How I Mistakenly Thought I Was Dating My Coworker For 3 Months

Last year, I experienced a few dates while coming to terms with my sexuality. I went on a date with a closeted Christian lesbian who ghosted me for Jesus. I went on a date with a fellow fashionista, and we both kept exchanging thank yous to people who would pass us by and compliment us. However, neither of us knew which one they were complimenting. Most importantly, last year, I started dating a woman I now call my girlfriend.

But before these dates, I thought I was dating my coworker for three months.

This coworker didn’t physically work in my department but in a nearby one, where we would cross paths frequently. Other than a few awkward exchanges, we really didn’t start talking until I started taking the city bus to work. She happened to live a block down the road from me and also took the bus, which led to us forming a connection. We would walk from the bus stop every day and talk until we got to work. 

There was a part of me that could tell right away that she was into women. However, I didn’t know exactly how to ask her, so I asked her what her pronouns were. I hoped this would lead to a conversation about her sexuality. She didn’t take this question too well and assumed I was making assumptions about her gender. “I’m a proud lesbian woman,” she said. So yes, I did find out she was into girls, but in probably the most awkward way possible.
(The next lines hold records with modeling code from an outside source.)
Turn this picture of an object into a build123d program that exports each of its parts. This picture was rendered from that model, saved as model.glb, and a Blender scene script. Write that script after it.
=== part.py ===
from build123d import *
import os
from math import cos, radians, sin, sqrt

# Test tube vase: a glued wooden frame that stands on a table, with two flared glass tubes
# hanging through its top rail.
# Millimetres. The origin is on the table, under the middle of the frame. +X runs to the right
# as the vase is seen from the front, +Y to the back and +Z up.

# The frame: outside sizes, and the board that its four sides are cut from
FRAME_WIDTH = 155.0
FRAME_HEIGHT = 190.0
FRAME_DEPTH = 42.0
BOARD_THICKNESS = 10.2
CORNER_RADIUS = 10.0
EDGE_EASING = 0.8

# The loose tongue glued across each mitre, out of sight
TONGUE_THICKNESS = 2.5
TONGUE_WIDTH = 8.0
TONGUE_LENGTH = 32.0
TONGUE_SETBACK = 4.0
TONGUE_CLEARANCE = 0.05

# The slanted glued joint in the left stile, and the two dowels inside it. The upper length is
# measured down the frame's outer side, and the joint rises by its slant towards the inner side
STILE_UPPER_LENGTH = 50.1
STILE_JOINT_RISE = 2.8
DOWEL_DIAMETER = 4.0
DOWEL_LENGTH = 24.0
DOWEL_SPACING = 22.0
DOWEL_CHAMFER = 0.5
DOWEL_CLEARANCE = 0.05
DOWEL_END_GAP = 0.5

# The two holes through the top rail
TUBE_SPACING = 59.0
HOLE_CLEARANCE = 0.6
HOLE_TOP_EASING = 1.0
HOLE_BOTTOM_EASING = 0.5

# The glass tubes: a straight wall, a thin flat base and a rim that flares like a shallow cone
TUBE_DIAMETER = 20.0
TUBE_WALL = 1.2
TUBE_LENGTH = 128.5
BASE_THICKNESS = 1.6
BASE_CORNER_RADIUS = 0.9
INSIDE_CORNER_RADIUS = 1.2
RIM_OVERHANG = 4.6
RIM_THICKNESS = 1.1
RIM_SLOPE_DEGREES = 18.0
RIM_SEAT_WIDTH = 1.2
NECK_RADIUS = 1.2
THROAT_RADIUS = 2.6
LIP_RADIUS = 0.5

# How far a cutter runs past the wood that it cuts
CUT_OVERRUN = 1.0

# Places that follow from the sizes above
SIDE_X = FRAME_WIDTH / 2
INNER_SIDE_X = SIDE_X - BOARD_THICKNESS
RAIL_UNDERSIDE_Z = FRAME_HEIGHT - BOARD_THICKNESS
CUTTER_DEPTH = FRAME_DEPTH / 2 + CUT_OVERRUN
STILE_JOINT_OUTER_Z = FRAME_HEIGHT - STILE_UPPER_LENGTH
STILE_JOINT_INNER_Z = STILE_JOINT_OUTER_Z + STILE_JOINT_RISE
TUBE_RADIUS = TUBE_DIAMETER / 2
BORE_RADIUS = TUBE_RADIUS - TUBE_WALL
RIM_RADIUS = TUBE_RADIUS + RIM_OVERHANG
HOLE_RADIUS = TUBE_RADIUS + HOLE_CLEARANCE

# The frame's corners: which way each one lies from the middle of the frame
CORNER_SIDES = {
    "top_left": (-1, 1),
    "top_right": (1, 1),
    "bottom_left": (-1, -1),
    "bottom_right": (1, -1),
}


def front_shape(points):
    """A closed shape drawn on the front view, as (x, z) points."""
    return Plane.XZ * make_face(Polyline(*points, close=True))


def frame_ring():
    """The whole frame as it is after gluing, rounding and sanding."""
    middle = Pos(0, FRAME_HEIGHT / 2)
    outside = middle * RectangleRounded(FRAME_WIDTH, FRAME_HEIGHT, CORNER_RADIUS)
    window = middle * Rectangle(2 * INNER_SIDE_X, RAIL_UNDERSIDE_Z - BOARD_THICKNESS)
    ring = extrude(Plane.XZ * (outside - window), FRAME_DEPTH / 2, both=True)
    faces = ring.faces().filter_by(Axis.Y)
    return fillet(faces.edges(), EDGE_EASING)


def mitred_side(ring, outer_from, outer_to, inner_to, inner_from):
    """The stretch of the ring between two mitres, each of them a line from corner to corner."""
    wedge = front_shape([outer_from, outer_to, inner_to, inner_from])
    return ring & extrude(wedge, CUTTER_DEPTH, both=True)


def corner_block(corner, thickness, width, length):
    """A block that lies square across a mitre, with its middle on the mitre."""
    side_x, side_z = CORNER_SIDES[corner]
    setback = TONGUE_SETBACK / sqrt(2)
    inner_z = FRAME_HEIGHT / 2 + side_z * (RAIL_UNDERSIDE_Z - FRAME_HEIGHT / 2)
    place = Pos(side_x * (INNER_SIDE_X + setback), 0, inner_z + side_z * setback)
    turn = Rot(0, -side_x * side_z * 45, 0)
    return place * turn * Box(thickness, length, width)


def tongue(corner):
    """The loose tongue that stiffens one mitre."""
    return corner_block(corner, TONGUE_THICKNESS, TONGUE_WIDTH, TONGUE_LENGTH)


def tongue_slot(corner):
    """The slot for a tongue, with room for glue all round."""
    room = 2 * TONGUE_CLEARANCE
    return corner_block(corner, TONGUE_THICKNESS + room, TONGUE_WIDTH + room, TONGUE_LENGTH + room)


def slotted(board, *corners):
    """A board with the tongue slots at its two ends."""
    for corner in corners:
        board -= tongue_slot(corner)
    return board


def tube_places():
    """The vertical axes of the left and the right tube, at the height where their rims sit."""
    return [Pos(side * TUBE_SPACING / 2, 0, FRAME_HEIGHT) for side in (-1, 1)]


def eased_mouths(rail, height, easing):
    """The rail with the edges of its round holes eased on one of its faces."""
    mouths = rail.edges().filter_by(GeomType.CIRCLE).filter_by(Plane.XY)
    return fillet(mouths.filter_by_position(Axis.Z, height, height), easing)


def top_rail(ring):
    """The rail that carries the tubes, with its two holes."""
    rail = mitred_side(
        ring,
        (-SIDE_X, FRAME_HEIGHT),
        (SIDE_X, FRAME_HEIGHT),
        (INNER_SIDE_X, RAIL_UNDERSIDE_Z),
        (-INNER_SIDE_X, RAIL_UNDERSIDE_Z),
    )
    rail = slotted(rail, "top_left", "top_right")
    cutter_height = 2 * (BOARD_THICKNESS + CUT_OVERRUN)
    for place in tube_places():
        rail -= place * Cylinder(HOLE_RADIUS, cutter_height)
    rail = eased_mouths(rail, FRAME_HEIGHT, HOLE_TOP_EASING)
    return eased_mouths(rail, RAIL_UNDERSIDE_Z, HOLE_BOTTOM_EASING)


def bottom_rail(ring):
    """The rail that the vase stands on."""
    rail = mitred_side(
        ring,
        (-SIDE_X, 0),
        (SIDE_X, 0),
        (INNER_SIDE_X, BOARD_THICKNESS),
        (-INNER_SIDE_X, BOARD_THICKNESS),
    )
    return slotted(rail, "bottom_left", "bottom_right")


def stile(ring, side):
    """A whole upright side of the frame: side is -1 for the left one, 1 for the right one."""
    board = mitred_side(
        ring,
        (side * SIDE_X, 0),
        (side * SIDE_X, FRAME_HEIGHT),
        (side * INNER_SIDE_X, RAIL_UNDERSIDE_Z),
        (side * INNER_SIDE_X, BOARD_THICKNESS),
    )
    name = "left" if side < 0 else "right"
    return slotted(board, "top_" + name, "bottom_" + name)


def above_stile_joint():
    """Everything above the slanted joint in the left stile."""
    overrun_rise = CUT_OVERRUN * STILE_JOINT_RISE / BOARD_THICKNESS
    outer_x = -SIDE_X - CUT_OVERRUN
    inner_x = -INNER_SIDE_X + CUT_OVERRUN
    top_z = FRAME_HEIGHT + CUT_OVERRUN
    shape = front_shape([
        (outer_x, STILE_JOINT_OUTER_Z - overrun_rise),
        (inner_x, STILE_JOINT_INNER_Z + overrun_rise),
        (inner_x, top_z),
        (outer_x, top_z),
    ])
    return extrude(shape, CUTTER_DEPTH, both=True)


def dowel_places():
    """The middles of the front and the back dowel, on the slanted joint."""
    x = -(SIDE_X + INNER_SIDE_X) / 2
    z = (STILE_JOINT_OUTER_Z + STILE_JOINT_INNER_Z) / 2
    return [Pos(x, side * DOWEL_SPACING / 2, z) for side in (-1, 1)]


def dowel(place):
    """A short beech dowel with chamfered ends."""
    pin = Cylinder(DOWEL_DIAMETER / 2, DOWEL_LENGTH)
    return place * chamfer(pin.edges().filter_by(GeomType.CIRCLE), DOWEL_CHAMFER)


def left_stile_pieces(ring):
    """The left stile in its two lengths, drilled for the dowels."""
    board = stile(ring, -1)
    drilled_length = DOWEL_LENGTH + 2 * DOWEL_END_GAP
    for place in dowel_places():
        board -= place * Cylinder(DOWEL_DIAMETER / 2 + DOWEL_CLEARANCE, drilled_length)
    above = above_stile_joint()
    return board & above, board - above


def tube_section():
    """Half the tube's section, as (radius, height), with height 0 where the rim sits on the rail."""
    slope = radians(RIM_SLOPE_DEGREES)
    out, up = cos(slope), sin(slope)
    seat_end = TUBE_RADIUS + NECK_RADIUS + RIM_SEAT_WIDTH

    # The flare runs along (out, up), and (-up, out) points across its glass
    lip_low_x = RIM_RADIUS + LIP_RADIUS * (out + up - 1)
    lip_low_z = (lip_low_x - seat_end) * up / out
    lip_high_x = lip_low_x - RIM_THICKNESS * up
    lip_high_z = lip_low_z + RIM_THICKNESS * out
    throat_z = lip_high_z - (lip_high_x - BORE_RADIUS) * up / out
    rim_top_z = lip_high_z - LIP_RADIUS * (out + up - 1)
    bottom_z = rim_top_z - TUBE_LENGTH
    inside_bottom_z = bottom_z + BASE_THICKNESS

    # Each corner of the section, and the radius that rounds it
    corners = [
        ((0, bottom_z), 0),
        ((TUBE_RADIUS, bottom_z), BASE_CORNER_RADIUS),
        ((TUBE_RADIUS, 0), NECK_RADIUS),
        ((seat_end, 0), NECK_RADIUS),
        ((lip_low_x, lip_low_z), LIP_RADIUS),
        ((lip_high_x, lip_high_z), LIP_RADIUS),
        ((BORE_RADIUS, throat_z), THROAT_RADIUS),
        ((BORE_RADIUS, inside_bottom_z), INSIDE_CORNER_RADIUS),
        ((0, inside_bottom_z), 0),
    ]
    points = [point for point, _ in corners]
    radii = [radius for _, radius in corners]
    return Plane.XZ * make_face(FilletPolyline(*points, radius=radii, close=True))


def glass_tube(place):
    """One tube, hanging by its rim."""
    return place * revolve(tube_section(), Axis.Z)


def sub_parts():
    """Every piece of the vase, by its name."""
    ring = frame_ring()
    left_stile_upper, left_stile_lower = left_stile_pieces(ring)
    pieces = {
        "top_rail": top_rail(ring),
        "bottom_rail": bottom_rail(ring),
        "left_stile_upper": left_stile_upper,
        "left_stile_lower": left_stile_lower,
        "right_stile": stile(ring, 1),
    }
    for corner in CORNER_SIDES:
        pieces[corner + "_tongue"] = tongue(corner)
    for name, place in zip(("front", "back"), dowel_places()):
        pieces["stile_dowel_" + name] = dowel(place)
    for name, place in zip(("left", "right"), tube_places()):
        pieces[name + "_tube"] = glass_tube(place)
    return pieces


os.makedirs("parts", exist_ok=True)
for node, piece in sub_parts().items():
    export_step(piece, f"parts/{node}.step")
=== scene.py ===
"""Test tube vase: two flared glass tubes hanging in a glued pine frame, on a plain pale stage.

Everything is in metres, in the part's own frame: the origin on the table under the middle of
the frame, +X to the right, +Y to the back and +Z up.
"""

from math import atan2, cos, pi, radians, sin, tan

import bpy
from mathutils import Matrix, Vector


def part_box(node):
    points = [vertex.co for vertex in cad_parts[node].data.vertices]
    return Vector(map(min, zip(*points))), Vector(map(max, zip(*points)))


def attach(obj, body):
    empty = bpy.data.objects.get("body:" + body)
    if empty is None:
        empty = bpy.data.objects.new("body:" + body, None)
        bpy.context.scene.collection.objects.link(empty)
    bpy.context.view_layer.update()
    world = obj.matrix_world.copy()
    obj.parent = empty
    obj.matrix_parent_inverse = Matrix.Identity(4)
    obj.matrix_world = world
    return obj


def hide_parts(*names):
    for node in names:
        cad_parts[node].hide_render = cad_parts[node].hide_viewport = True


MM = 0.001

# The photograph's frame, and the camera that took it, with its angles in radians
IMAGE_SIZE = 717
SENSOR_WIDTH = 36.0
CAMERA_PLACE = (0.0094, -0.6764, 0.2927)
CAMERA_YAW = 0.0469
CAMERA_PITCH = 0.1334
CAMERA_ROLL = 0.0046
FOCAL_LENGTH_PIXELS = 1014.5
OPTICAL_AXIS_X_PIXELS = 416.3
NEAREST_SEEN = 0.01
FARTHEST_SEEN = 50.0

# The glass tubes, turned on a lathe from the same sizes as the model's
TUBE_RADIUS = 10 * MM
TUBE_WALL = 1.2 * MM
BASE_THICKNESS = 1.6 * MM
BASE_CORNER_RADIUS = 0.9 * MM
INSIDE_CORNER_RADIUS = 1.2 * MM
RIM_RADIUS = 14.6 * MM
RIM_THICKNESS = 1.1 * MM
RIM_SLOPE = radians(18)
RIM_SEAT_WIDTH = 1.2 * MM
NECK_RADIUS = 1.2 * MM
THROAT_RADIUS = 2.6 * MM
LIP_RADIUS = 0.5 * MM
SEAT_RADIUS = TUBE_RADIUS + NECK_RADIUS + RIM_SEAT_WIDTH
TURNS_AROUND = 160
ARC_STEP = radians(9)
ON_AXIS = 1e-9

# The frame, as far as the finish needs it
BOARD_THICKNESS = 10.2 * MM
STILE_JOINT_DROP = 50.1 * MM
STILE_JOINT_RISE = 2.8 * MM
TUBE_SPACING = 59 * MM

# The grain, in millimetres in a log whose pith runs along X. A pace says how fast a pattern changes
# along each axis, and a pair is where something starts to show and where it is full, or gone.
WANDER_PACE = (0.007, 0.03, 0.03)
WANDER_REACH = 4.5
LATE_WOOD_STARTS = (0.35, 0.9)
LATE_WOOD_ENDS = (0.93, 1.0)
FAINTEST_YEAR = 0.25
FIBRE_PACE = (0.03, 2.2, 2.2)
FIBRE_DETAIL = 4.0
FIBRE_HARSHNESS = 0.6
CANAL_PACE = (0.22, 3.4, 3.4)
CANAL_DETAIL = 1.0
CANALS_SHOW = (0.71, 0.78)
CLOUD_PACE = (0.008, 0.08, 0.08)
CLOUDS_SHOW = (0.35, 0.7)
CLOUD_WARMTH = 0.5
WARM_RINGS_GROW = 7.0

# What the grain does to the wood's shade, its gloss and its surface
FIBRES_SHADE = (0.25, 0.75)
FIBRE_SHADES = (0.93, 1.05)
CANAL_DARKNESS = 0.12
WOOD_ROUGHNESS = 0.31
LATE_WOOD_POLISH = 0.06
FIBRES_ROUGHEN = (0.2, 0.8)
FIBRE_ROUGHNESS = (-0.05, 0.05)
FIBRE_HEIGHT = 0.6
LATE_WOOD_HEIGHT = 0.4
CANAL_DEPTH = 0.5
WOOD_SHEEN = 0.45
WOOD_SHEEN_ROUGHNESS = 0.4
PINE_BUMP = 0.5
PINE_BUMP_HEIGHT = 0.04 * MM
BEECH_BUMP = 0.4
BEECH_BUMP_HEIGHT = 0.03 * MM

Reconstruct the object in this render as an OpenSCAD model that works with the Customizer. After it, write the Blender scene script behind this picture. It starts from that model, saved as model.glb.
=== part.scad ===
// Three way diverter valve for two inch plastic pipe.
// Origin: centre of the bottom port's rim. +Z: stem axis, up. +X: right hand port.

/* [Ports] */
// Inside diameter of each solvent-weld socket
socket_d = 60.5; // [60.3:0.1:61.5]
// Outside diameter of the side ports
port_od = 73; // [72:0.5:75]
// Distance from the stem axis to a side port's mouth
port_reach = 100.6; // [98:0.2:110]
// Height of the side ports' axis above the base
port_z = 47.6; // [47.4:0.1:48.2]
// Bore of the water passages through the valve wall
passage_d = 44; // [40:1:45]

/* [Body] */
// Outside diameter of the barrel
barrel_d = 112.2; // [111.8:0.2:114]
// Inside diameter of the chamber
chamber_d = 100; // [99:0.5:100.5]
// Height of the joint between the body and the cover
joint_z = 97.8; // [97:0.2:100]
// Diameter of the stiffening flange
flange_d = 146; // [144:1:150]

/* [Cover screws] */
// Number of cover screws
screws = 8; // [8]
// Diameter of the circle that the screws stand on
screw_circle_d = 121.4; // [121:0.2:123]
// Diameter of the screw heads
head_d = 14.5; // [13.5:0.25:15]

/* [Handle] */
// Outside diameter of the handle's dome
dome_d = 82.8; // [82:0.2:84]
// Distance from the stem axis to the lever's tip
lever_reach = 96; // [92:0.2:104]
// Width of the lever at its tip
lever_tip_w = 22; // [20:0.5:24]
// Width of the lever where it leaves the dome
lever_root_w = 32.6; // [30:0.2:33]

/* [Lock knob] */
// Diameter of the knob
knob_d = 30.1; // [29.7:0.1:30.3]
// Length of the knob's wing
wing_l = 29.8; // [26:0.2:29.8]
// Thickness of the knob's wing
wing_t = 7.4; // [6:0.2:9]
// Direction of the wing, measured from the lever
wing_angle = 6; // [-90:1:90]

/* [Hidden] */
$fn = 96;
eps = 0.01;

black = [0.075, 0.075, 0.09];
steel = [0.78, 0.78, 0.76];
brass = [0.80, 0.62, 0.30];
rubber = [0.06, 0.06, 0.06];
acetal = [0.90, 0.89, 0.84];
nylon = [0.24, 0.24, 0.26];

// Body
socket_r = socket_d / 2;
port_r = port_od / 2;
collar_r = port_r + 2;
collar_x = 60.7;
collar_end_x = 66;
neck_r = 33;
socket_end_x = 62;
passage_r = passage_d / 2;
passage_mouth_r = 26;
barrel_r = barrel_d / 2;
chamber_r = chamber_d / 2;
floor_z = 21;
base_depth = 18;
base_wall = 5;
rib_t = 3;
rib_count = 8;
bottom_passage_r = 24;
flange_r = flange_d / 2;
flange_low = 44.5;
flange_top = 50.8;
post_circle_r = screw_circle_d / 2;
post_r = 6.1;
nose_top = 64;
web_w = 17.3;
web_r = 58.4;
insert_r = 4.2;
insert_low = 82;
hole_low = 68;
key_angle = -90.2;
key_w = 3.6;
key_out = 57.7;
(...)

I began to overthink every interaction.

She’s sitting beside me on the bus, our legs touching. She loves me. But she didn’t say have a good weekend before getting off the bus. She loves me not. She held an umbrella over my head during a rainy day. She’s OBSESSED.

I finally couldn’t take the overthinking. So, I kept repeating how I would ask her out in my head. I saw the sun beaming in the blue sky. I said, “The weather has been so nice lately. We should do something together.” She said yes. 

“Oh my god, I have a date,” I said to every group chat.

We planned to go downtown and explore the local shops after work. However, a winter storm decided to make an appearance. If it had been up to me, we would’ve walked through that winter storm into every shop. However, she decided it wasn’t safe to do so. 

She recommended we go to a rock store because she knew I was into crystals. We walked half a mile in a winter storm to get there. 

She loves me.

We went out again after this, and we spent an hour and a half in a pizza restaurant just talking.

She REALLY loves me.

At that point, I was sure we were dating.

I asked her to attend an adult-themed event at a children’s museum.

“I’ll think about it.” She said,

She hates me and thinks I’m an inconvenience in her daily life.

The next day, I felt so embarrassed that I couldn’t even look at her. I got off the bus and started pacing. She began to get mad at me because she thought I was ignoring her.

This led to a heart-to-heart conversation after work on the bench at the bus stop. I told her I felt embarrassed for inviting her to the museum. She proceeded to put her head in her hands and laugh.

“Madison. I wasn’t saying I didn’t want to do something. I just am not really interested in that event.”

She loves me.

We decided to go downtown instead. We explored the many shops and found a restaurant, and she asked if I wanted to get it to go.

I don’t know why the words “to-go” led me to realize I wasn’t on a date. It was almost as if I was clinging to every sign of us dating instead of asking her directly what she felt.

At this point, I needed closure. We are sitting at a bus stop. I look at her and say 

“We’re just friends, right?” She confided in me that she was not over her ex-girlfriend. There were awkward pauses, but we continued to be friends afterward. 

However, I learned something vital from this experience. It’s always best to be bold and upfront about your feelings, especially when it comes to dating. I realized how easy it is to misinterpret signals and create a narrative in our minds that might not align with reality. Also, I learned the importance of honesty and directness in navigating relationships. I have taken this experience on every date since, which has helped me be more forward.